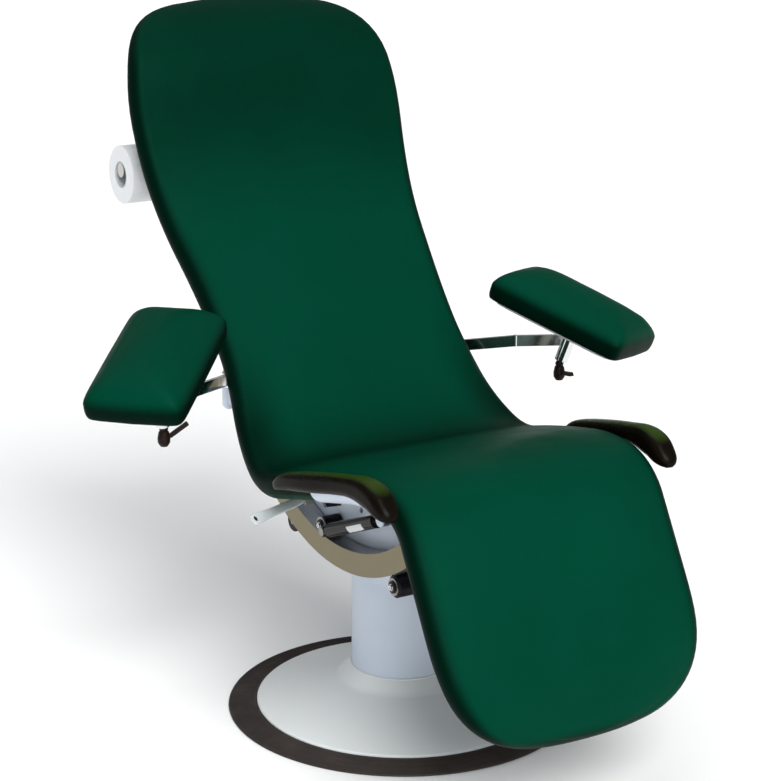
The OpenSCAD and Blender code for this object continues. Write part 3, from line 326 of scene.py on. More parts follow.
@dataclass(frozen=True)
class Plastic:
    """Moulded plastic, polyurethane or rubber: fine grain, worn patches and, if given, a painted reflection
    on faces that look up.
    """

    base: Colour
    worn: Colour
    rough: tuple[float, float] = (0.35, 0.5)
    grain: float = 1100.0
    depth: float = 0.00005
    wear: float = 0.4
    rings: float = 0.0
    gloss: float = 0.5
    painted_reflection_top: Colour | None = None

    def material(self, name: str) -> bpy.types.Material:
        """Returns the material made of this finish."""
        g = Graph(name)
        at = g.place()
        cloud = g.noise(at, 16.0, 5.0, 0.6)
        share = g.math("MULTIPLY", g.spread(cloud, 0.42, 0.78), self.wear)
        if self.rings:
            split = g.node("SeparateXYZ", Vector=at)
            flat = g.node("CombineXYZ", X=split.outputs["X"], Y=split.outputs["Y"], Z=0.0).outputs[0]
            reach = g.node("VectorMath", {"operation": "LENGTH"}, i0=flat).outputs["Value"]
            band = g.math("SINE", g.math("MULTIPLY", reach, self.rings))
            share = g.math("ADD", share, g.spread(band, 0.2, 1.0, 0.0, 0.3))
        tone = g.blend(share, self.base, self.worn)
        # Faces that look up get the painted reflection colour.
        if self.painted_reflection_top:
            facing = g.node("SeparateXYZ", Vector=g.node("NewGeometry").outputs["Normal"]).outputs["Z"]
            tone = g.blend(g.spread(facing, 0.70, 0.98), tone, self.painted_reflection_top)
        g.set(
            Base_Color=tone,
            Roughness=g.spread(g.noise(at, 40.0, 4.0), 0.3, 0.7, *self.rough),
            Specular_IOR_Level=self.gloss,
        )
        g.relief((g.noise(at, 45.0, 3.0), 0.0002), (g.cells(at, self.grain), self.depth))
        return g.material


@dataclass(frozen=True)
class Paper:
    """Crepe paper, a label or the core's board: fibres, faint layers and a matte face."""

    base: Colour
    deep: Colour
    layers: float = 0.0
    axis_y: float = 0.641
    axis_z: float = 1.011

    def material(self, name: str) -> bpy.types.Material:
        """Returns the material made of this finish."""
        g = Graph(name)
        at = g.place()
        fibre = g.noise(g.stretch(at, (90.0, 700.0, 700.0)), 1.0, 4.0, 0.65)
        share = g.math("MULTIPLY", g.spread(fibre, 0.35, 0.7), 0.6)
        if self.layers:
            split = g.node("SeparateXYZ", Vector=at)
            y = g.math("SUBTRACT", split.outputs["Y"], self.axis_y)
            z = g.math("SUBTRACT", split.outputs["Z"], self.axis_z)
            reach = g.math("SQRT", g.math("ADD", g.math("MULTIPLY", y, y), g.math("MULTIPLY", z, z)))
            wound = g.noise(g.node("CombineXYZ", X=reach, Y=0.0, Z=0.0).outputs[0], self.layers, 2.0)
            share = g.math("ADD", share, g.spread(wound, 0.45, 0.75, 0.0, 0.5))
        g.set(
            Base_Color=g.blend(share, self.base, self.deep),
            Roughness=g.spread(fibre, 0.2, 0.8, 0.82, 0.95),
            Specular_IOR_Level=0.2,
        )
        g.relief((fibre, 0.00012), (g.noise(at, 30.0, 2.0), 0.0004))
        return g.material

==

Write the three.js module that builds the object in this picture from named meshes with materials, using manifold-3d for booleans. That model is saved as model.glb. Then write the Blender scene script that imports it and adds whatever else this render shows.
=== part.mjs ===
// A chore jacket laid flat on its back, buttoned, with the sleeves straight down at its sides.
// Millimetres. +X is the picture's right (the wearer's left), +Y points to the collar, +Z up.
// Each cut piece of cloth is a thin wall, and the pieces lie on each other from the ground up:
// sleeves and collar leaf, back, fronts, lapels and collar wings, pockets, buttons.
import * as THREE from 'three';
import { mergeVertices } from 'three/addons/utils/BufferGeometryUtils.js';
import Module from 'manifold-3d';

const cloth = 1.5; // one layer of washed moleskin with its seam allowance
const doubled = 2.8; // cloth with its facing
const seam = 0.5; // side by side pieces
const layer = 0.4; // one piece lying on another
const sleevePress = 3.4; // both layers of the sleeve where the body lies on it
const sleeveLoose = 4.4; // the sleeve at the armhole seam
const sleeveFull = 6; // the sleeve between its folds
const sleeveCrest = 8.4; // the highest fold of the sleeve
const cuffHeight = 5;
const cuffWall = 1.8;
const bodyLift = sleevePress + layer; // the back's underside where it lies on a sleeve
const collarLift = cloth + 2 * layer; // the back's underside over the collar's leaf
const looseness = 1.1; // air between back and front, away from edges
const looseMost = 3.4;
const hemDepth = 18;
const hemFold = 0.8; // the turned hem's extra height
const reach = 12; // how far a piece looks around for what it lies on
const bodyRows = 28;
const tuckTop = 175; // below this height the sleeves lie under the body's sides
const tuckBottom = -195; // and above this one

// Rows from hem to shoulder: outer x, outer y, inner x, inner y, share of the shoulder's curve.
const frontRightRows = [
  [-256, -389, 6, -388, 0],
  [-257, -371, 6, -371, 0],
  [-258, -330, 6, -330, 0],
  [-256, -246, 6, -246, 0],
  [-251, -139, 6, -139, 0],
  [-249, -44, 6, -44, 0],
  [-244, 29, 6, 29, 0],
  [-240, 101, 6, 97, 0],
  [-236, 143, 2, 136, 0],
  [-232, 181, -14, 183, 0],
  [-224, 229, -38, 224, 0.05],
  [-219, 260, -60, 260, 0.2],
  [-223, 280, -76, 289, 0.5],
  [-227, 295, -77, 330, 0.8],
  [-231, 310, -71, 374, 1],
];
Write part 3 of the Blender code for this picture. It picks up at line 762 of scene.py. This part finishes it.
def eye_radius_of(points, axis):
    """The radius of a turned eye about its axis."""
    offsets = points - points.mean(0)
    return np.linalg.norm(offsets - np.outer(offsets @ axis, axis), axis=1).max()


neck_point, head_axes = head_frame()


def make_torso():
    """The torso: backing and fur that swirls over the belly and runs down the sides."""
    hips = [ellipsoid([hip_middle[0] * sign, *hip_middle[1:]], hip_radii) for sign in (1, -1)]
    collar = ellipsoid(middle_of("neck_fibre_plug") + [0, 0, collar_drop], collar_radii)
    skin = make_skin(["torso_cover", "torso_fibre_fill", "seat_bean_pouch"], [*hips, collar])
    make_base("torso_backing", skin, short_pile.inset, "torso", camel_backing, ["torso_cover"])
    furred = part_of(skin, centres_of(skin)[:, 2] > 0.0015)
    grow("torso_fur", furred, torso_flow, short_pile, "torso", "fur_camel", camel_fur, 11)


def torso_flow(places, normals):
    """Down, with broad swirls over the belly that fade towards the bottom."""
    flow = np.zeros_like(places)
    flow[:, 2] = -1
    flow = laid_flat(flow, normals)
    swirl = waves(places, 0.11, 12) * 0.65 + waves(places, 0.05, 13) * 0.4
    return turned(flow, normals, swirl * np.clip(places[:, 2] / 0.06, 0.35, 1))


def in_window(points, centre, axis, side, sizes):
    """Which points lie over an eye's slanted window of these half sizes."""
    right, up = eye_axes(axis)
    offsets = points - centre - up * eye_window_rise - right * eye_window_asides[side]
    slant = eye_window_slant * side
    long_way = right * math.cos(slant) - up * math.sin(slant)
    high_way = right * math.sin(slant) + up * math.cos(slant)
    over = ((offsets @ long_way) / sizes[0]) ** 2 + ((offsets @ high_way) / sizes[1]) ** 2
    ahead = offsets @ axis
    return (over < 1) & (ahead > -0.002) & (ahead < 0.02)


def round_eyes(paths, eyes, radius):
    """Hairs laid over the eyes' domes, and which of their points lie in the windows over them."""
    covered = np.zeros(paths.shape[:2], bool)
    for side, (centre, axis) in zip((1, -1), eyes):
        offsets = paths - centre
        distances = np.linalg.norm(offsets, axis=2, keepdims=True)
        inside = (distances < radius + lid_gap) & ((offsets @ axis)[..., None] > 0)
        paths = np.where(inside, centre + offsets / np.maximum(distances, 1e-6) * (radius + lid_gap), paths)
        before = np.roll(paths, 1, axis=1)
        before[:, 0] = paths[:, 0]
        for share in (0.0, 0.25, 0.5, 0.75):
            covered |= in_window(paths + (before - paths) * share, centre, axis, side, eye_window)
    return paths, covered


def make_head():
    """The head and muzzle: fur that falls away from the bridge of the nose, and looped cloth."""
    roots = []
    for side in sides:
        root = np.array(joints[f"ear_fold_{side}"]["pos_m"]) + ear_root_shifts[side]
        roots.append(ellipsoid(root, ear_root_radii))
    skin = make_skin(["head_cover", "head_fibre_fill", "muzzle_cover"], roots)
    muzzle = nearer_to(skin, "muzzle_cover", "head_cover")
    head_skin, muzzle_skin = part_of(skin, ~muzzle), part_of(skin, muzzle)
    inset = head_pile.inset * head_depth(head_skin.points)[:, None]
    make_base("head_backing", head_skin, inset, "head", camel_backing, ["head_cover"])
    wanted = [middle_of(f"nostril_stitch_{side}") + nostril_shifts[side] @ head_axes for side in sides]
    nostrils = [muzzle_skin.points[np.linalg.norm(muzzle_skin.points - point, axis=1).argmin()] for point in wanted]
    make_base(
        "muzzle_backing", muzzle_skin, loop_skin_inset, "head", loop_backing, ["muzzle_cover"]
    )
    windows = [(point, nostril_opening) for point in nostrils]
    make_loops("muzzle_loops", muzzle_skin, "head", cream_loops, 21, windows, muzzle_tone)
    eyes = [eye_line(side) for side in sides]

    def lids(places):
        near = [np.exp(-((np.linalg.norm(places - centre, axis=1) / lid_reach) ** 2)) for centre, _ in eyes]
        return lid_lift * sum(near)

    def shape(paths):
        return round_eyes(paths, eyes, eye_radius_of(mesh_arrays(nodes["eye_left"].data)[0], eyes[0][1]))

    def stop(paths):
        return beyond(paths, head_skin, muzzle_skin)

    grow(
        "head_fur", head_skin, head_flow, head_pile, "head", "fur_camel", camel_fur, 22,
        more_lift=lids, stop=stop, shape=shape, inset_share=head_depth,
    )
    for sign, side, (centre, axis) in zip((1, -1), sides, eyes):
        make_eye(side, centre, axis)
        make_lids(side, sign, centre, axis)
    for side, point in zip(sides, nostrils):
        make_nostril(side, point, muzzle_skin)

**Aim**
Retype verbatim the lines that run from the line containing "The OpenSCAD and" to the line containing "painted_reflection_top: Colour | None = None", both inclusive, and no others.

**Complete answer**
The OpenSCAD and Blender code for this object continues. Write part 3, from line 326 of scene.py on. More parts follow.
@dataclass(frozen=True)
class Plastic:
    """Moulded plastic, polyurethane or rubber: fine grain, worn patches and, if given, a painted reflection
    on faces that look up.
    """

    base: Colour
    worn: Colour
    rough: tuple[float, float] = (0.35, 0.5)
    grain: float = 1100.0
    depth: float = 0.00005
    wear: float = 0.4
    rings: float = 0.0
    gloss: float = 0.5
    painted_reflection_top: Colour | None = None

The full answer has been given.